Mr Klepec said they had completed the balance sheet restructure to provide greater financial resilience and the company was in "full compliance with all of its financial covenants".
The company's move away from exporting livestock to focus on being a charter business reduced revenue from $235.1m to $87.6m, but at the same time its gross profit margin almost doubled from 16.5 per cent to 31.8pc with the transition in business activity.
Mr Klepec said "we are getting better stability into our earnings and with the balance sheet restructure now completed, our interest bill has been reduced considerably".
"This is already enabling better conversion of revenue into profit for shareholders," he said.
"Our fleet is now right sized for the current market conditions, so although the fleet is smaller the company is more financially resilient with a more robust balance sheet and better fleet utilisation.
"This places us in a good position to capture sustainable growth opportunities.
"Importantly our cost reductions have not come at the expense of animal welfare outcomes and ongoing maintenance of the fleet, with management focussed on both these key success indicators."
Selling off the Ocean Shearer for US$53 million, as well as selling and leasing back the Ocean Swagman enabled the company to pay off both ship debt and corporate noteholders to reduce its debt from $85.5m on December 31, 2019, to just $8.9m on June 30, 2020.
Nearly all the debt is now shipping finance and the ship loan to asset book value ratio has improved from 61.9pc a year ago to 37.6pc at the end of the reporting period.
Wellard said the outlook for 2021 was good with "all available tonnage chartered" for the first quarter, although the MV Ocean Ute has commenced six weeks of planned dry dock in August.
The company also has a "good pipeline of both confirmed charters and opportunities for the second quarter".
Chinese demand for Australian and New Zealand dairy and beef breeding cattle was a large contributor to Wellard's vessels' activity in 2019-2020 and shows no signs of slowing, the company said.
Wellard expects to continue servicing that market and sees an opportunity transporting breeding stock from South America to China.
The Ocean Swagman is close to completing a successful charter from Chile to China.
Vietnam and Indonesia continue to be important markets for the company although with Australian cattle prices highest in the world, it has become more competitive there and uncertain, as buyers source cheaper protein options.
Wellard said it had a strong position in this market and was intent on defending and even growing that position.
Its key South America to Turkey trade was still uncertain with only import permits for small shipments of cattle being released.
The company hopes that it can deploy the Ocean Drover to Turkey if more permits for larger numbers become available.

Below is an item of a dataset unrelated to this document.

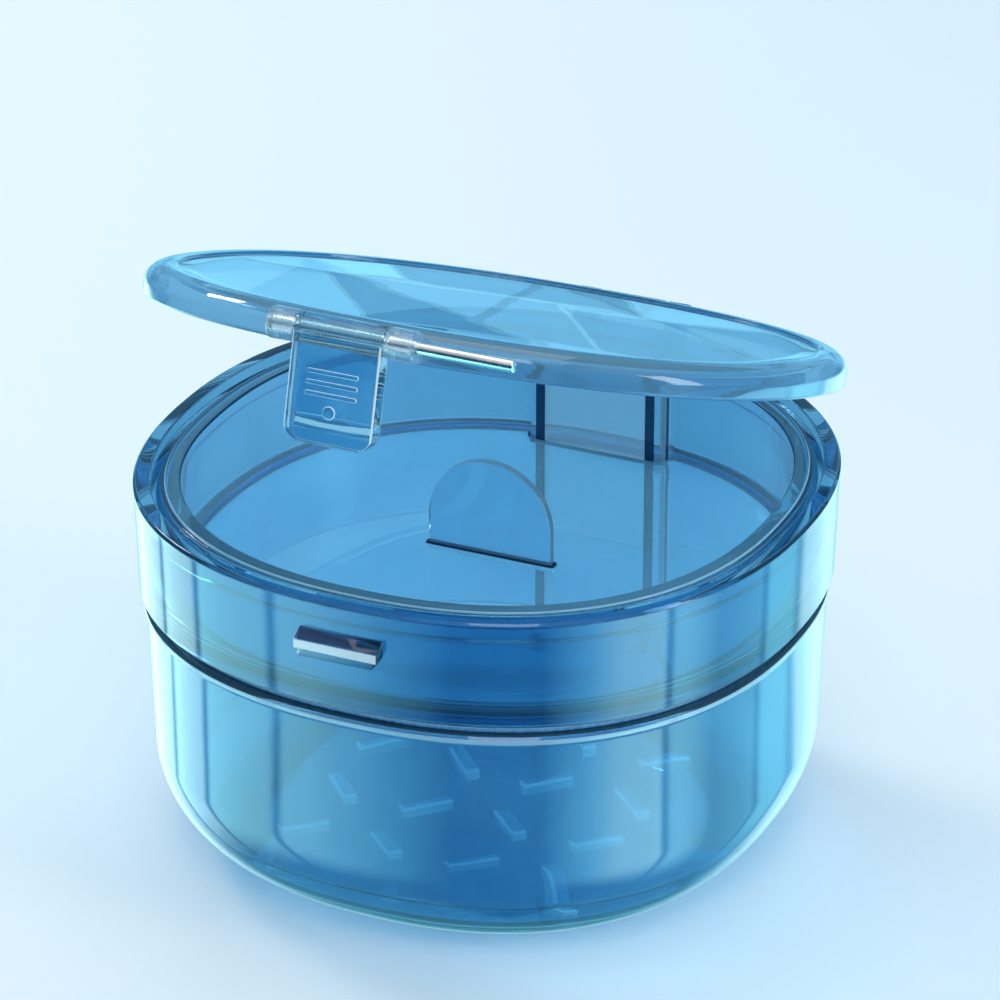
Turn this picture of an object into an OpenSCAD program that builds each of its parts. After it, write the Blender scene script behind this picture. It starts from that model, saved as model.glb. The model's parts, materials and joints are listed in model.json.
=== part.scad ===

Wellard said it loaded 335,250 head of cattle during the financial year and recorded a 99.9pc delivery success rate (334,882), while 95,360 sheep were loaded and a 99.8pc delivery success rate was recorded - 95,164 head.
Because of the change in company direction from livestock trading to livestock logistics services, and the consequent refocus on the chartering activity of its Singapore-based subsidiaries, nearly all of its revenue and expenses have been carried out in US dollars.
The board has therefore agreed to change its presentation currency of its financial information to US dollars going forward.
The board believes the change in the reporting currency will provide shareholders with a more accurate reflection of Wellard's underlying performance, while reducing the impact of currency fluctuations.